— Start Dataset extract —

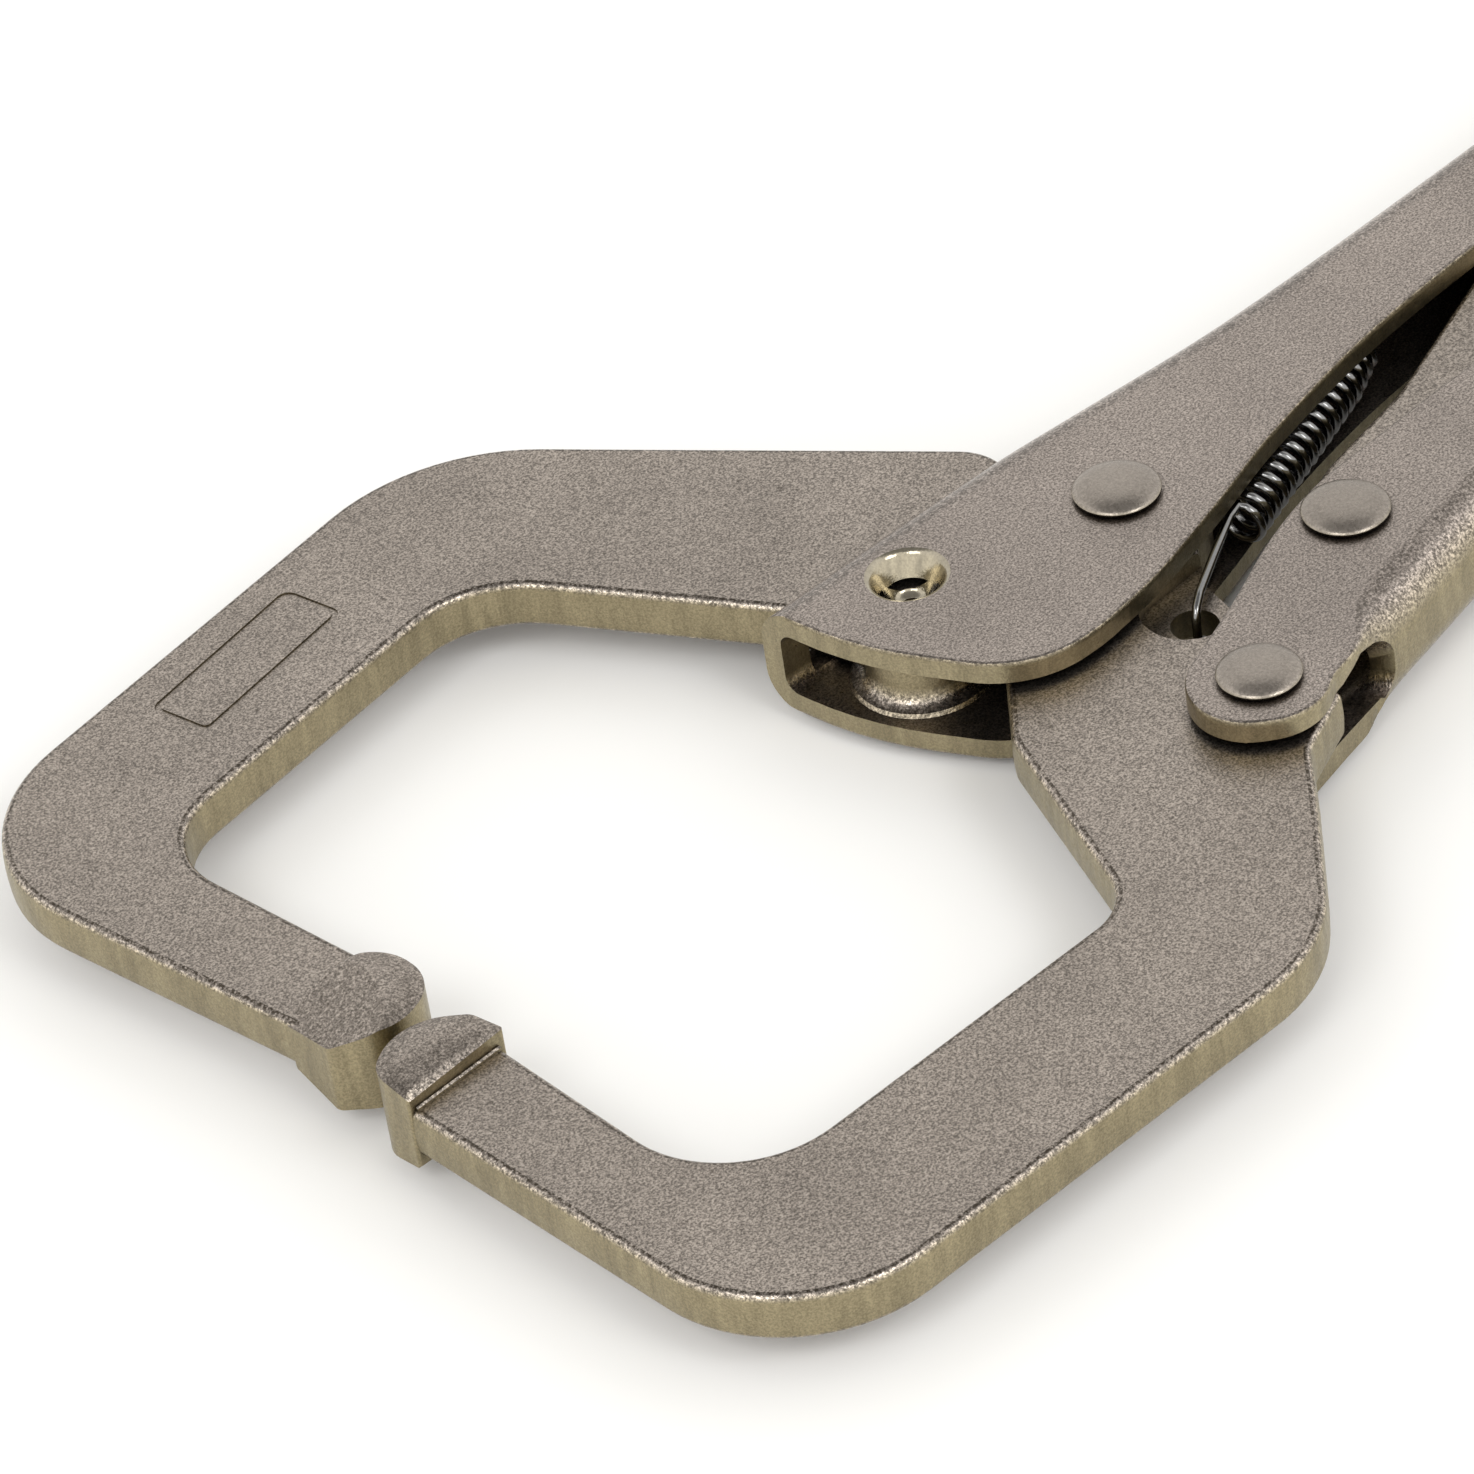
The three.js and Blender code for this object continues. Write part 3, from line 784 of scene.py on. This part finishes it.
rear = [(0, rear_start), (20, rear_start), (20, rear_start + 20), (0, rear_start + 20)]
combine(fixed_handle, turned("rear", rear, to_world=on_screw))
barrel = [
    (0, BARREL_START), (CHANNEL_HALF - 0.4, BARREL_START), (CHANNEL_HALF, BARREL_START + 0.4),
    (CHANNEL_HALF, BARREL_END - 0.5), (CHANNEL_HALF - 0.5, BARREL_END), (0, BARREL_END),
]
combine(fixed_handle, turned("barrel", barrel, to_world=on_screw), "UNION")
bore = [
    (0, BARREL_START - THROUGH), (SCREW_RADIUS + GAP, BARREL_START - THROUGH),
    (SCREW_RADIUS + GAP, BARREL_END + THROUGH), (0, BARREL_END + THROUGH),
]
combine(fixed_handle, turned("bore", bore, to_world=on_screw))
finish_piece(fixed_handle, PRESSED, "fixed_handle", "fixed_handle")

# ---- lever handle ----

lever_web = smooth([
    (-2.4, -22.5), (5, -20.8), (12, -19.1), (20, -17.4), (32, -15.8),
    (46, -15.3), (60, -16.5), (74, -19.4), (88.7, -23.2),
])
lever_open = smooth([
    (-3.7, -13.6), (2.6, -10.8), (8, -9.3), (14, -8.8), (20, -8.4),
    (32, -8.0), (46, -8.3), (60, -9.9), (74, -12.8), (87.2, -16.2),
])
lever_front = rounded([
    (-2.4, -22.5), (-4.4, -23.0, 2), (-7.6, -24.9, 4.0),
    (-12.6, -21, 4.0), (-10.8, -16.4, 4.2), (-3.7, -13.6),
], closed=False)[1:-1]
ARCH_START = -20
ARCH_FLOOR = -2.1
arch = rounded([
    (ARCH_START, ARCH_FLOOR), (2.2, ARCH_FLOOR, 2), (2.2, 2.7, 2.2),
    (-1.4, 3.0, 1), (-3.6, 2.3), (ARCH_START, 2.1),
])
lower_ear_edge = rounded([
    (1.6, -21.6), (0.3, -21.45, 3), (-3.2, -22.25, 6), (-6.5, -23.1, 6), (-13, -24.8), (-13, -31), (1.6, -31),
])


def ear_fade(point):
    """The bend runs out where the web ends and the flat ears begin."""
    return max(0.0, min(1.0, (point.x + 1.0) / 4.0))


def arch_cutter():
    """The opening behind the ears, which flares outwards through the sheet of the web."""
    rings = []
    for y, length, height in ((-31, 1, 1), (-22.2, 1, 1), (-20.2, 0.945, 0.74), (-17.5, 0.945, 0.74)):
        ring = []
        for point in arch:
            x = ARCH_START + (point.x - ARCH_START) * length
            z = ARCH_FLOOR + (point.y - ARCH_FLOOR) * height
            ring.append((x, y, z))
        rings.append(ring)
    return loft("arch", rings)


lever_edge = lever_front + lever_open
lever_handle = channel("lever_handle_channel", lever_web[::-1], lever_edge, LEVER_BEND, ear_fade)
wide_lever_web = [Vector((-20, -27.0))] + lever_web[1:] + [Vector((100, -26.2))]
lever_open_side = [Vector((100, 10)), Vector((-20, 10))]
combine(lever_handle, channel_cavity("cavity", wide_lever_web, lever_open_side, LEVER_BEND))
combine(lever_handle, arch_cutter())
combine(lever_handle, simple_plate("lower_ear_edge", lower_ear_edge, -5, -2.0))
for pivot in (LEVER_PIVOT, LINK_PIVOT, RELEASE_PIVOT):
    drill(lever_handle, pivot)
finish_piece(lever_handle, PRESSED, "lever_handle", "lever_handle")

# ---- toggle link and release lever ----

small_edge = both_halves(edge_profile(BOSS_HALF, 0.4, 0.03))
link_end = Vector(on_screw(0, 0, -LINK_TRAVEL_GAP - LINK_END_RADIUS)[:2])
link_front = Vector(LINK_PIVOT)
link_axis = (link_end - link_front).normalized()
link_side = Vector((-link_axis.y, link_axis.x))
link_length = (link_end - link_front).length


def on_link(along, across):
    """A point given along and across the toggle link."""
    point = link_front + link_axis * along + link_side * across
    return (point.x, point.y)


link_far = link_length + LINK_END_RADIUS
link_shape = [
    (-LINK_RADIUS, LINK_RADIUS, LINK_RADIUS - 0.05), (6, LINK_RADIUS, 4), (14, 2.6, 6),
    (link_far, LINK_END_RADIUS, LINK_END_RADIUS - 0.05),
]
link_outline = rounded(
    [(*on_link(along, -across), radius) for along, across, radius in link_shape]
    + [(*on_link(along, across), radius) for along, across, radius in reversed(link_shape)]
)
toggle_link = plate("toggle_link_forging", link_outline, small_edge)
drill(toggle_link, LINK_PIVOT)
finish_piece(toggle_link, FORGED, "toggle_link", "toggle_link")

release_outline = rounded([
    (34.2, -6.6, 1), (36.5, -5.6, 1), (44, -8.6, 4), (58, -8.9, 10), (76, -10.4, 14), (90.6, -13.0, 1),
    (90.2, -15.4, 1), (72, -12.9, 12), (54, -13.2, 2), (48, -13.2, 2), (38, -9.4, 4),
])
release_lever = plate("release_lever_stamping", release_outline, small_edge)
drill(release_lever, RELEASE_PIVOT)
finish_piece(release_lever, PRESSED, "release_lever", "release_lever")

# ---- adjusting screw: a cut thread and a straight knurl ----


THREAD_DEPTH = 0.36
KNURL_DEPTH = 0.28
NECK_RADIUS = SCREW_RADIUS - 0.45
RECESS_RADIUS = 2.1
RECESS_DEPTH = 3
SCREW_STEPS = 72


def screw_rows():
    """(radius, distance, kind) of each row of points, from the tip of the screw to the knob's end."""
    rows = [(0.0, 0.0, "flat"), (1.3, 0.0, "flat"), (1.6, 0.3, "flat")]
    distance = 0.6
    while distance < BARREL_END + 0.6:
        rows.append((SCREW_RADIUS, distance, "thread"))
        distance += THREAD_PITCH / 8
    return rows + [
        (NECK_RADIUS, BARREL_END + 0.9, "flat"),
        (NECK_RADIUS, KNOB_START, "flat"),
        (KNOB_RADIUS - 0.75, KNOB_START, "flat"),
        (KNOB_RADIUS - 0.1, KNOB_START + 0.65, "flat"),
        (KNOB_RADIUS, KNOB_START + 0.8, "knurl"),
        (KNOB_RADIUS, KNOB_END - 1.0, "knurl"),
        (KNOB_RADIUS - 0.1, KNOB_END - 0.85, "flat"),
        (KNOB_RADIUS - 0.9, KNOB_END, "flat"),
        (RECESS_RADIUS + 0.2, KNOB_END, "flat"),
        (RECESS_RADIUS, KNOB_END - 0.2, "flat"),
        (RECESS_RADIUS, KNOB_END - RECESS_DEPTH, "flat"),
        (0.0, KNOB_END - RECESS_DEPTH, "flat"),
    ]


def screw_mesh():
    """The whole screw as one skin, with the thread and the knurl in its radius."""
    verts = []
    grid = []
    for radius, along, kind in screw_rows():
        if radius == 0:
            verts.append(on_screw(0, 0, along))
            grid.append([len(verts) - 1] * SCREW_STEPS)
            continue
        row = []
        for step in range(SCREW_STEPS):
            angle = 2 * math.pi * step / SCREW_STEPS
            reach = radius
            if kind == "thread":
                phase = (along / THREAD_PITCH - angle / (2 * math.pi)) % 1
                reach = radius - THREAD_DEPTH * abs(2 * phase - 1)
            if kind == "knurl" and step % 3 == 0:
                reach = radius - KNURL_DEPTH
            verts.append(on_screw(reach * math.cos(angle), reach * math.sin(angle), along))
            row.append(len(verts) - 1)
        grid.append(row)
    return mesh_object("adjusting_screw_turned", verts, skin(grid))


adjusting_screw = screw_mesh()
finish_piece(adjusting_screw, SCREW_METAL, "adjusting_screw", "adjusting_screw", 25)

# ---- rivets ----


def rivet_piece(name, centre, body, node, head):
    """A rivet with a low domed head on each side."""
    seat = CHANNEL_HALF + 0.05
    top = CHANNEL_HALF + GAP + RIVET_HEAD_HEIGHT
    rim = seat + 0.3
    head_profile = [(RIVET_SHANK, seat), (head - 0.25, seat), (head - 0.08, seat + 0.1), (head, rim)]
    for share in (0.985, 0.95, 0.88, 0.75, 0.6, 0.4, 0.2, 0.0):
        head_profile.append((head * share, rim + (top - rim) * (1 - share**3) ** 0.7))
    profile = [(r, -z) for r, z in reversed(head_profile)] + head_profile
    finish_piece(turned(name, profile, centre), RIVET_METAL, body, node, 40)


rivet_piece("jaw_rivet", JAW_PIVOT, "fixed_handle", "jaw_pivot_rivet", RIVET_HEAD)
rivet_piece("lever_rivet", LEVER_PIVOT, "moving_jaw", "lever_pivot_rivet", RIVET_HEAD - 0.15)
rivet_piece("link_rivet", LINK_PIVOT, "lever_handle", "link_pivot_rivet", RIVET_HEAD)
rivet_piece("release_rivet", RELEASE_PIVOT, "lever_handle", "release_pivot_rivet", RIVET_HEAD)

# ---- tension spring ----

COIL_START = Vector((5.2, -4.9, 0))
COIL_END = Vector((22.5, 1.6, 0))
COIL_RADIUS = 1.45
WIRE_RADIUS = 0.29
COIL_PITCH = 1.1


def spring_path():
    """From the hook in the jaw's hole, around the coil, to the straight end in the fixed handle."""
    axis = (COIL_END - COIL_START).normalized()
    side = Vector((-axis.y, axis.x, 0))
    length = (COIL_END - COIL_START).length
    turns = length / COIL_PITCH
    path = [
        Vector((hole_x + 0.1, hole_y, -1.2)), Vector((hole_x + 0.2, hole_y + 0.1, 0.6)),
        Vector((hole_x + 0.6, hole_y + 0.4, 1.15)), Vector((hole_x + 1.5, hole_y + 1.0, 1.45)),
        Vector((0.9, -7.3, 1.5)), Vector((4.0, -5.45, 1.5)),
    ]
    steps = int(turns * 16)
    for step in range(steps + 1):
        share = step / steps
        angle = math.pi / 2 + 2 * math.pi * turns * share
        taper = 1 - 0.35 * max(0.0, (share - 0.8) / 0.2)
        centre = COIL_START + axis * (length * share)
        outward = side * math.cos(angle) + Vector((0, 0, 1)) * math.sin(angle)
        path.append(centre + outward * COIL_RADIUS * taper)
    path += [Vector((24.5, 2.4, 0.2)), Vector((28, 3.4, 0)), Vector((33, 4.6, 0))]
    return path


spring = tube("tension_spring", spring_path(), WIRE_RADIUS)
finish_piece(spring, SPRING_METAL, None, "jaw_spring", 60)
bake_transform(spring)

# ---- floor, light and camera ----

FLOOR_HALF = 3.0
floor_corners = [(x * FLOOR_HALF, y * FLOOR_HALF, 0) for x, y in ((-1, -1), (1, -1), (1, 1), (-1, 1))]
floor_mesh = bpy.data.meshes.new("floor")
floor_mesh.from_pydata(floor_corners, [], [(0, 1, 2, 3)])
floor = bpy.data.objects.new("floor", floor_mesh)
bpy.context.scene.collection.objects.link(floor)
floor_material = bpy.data.materials.new("pale_floor")
floor_material.use_nodes = True
floor_shader = floor_material.node_tree.nodes["Principled BSDF"]
floor_shader.inputs["Base Color"].default_value = (0.93, 0.93, 0.92, 1)
floor_shader.inputs["Roughness"].default_value = 0.7
floor_shader.inputs["Specular IOR Level"].default_value = 0.1
floor_mesh.materials.append(floor_material)

# The sky is a little dimmer on the side away from the camera and dark right overhead.
FAR_SIDE = (0.588, 0.809, 0.0)
world = bpy.data.worlds.new("studio")
bpy.context.scene.world = world
world.use_nodes = True
background = world.node_tree.nodes["Background"]
sky = Graph(world.node_tree)
direction = sky.nodes.new("ShaderNodeTexCoord").outputs["Generated"]
far_side = sky.nodes.new("ShaderNodeVectorMath")
far_side.operation = "DOT_PRODUCT"
far_side.inputs[1].default_value = FAR_SIDE
sky.join(direction, far_side.inputs[0])
near_glow = sky.remap(far_side.outputs["Value"], 0.1, 0.55, 1.3, 1.1, "SMOOTHSTEP")
dark_top = sky.remap(sky.height_of(direction), 0.80, 0.93, 1.0, 0.3, "SMOOTHSTEP")
sky.join(sky.math("MULTIPLY", near_glow, dark_top), background.inputs["Strength"])
background.inputs["Color"].default_value = (1.0, 0.985, 0.96, 1)


def softbox(name, azimuth, elevation, distance, size, power):
    """A rectangular lamp that points at the clamp."""
    light = bpy.data.lights.new(name, "AREA")
    light.shape = "RECTANGLE"
    light.size, light.size_y = size
    light.energy = power
    obj = bpy.data.objects.new(name, light)
    bpy.context.scene.collection.objects.link(obj)
    a = math.radians(azimuth)
    e = math.radians(elevation)
    obj.location = Vector((math.cos(e) * math.cos(a), math.cos(e) * math.sin(a), math.sin(e))) * distance
    obj.rotation_euler = (-obj.location).to_track_quat("-Z", "Y").to_euler()


softbox("key", -160, 48, 1.6, (0.7, 0.5), 3.8)
softbox("fill", -85, 45, 1.6, (0.6, 0.5), 4.0)

VIEW_AZIMUTH = math.radians(-126.14)
VIEW_ELEVATION = math.radians(38.9)
VIEW_ROLL = math.radians(9.2)
VIEW_DISTANCE = 0.4770
VIEW_TARGET = Vector((-0.04427, 0.00411, 0.0046))
toward_camera = Vector((
    math.cos(VIEW_ELEVATION) * math.cos(VIEW_AZIMUTH),
    math.cos(VIEW_ELEVATION) * math.sin(VIEW_AZIMUTH),
    math.sin(VIEW_ELEVATION),
))
level_right = (-toward_camera).cross(Vector((0, 0, 1))).normalized()
level_up = level_right.cross(-toward_camera)
camera_up = level_up * math.cos(VIEW_ROLL) + level_right * math.sin(VIEW_ROLL)
camera_right = level_right * math.cos(VIEW_ROLL) - level_up * math.sin(VIEW_ROLL)
camera_data = bpy.data.cameras.new("camera")
camera_data.lens = 195.4
camera_data.sensor_width = 36
camera_data.clip_start = 0.01
camera = bpy.data.objects.new("camera", camera_data)
bpy.context.scene.collection.objects.link(camera)
turn = Matrix((camera_right, camera_up, toward_camera)).transposed().to_4x4()
camera.matrix_world = Matrix.Translation(VIEW_TARGET + toward_camera * VIEW_DISTANCE) @ turn
bpy.context.scene.camera = camera
bpy.context.scene.view_settings.view_transform = "Standard"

— End Dataset extract —

» Given exercise: Say how many lines above contain the string "scene". Answer with the number only.

» Solution: 7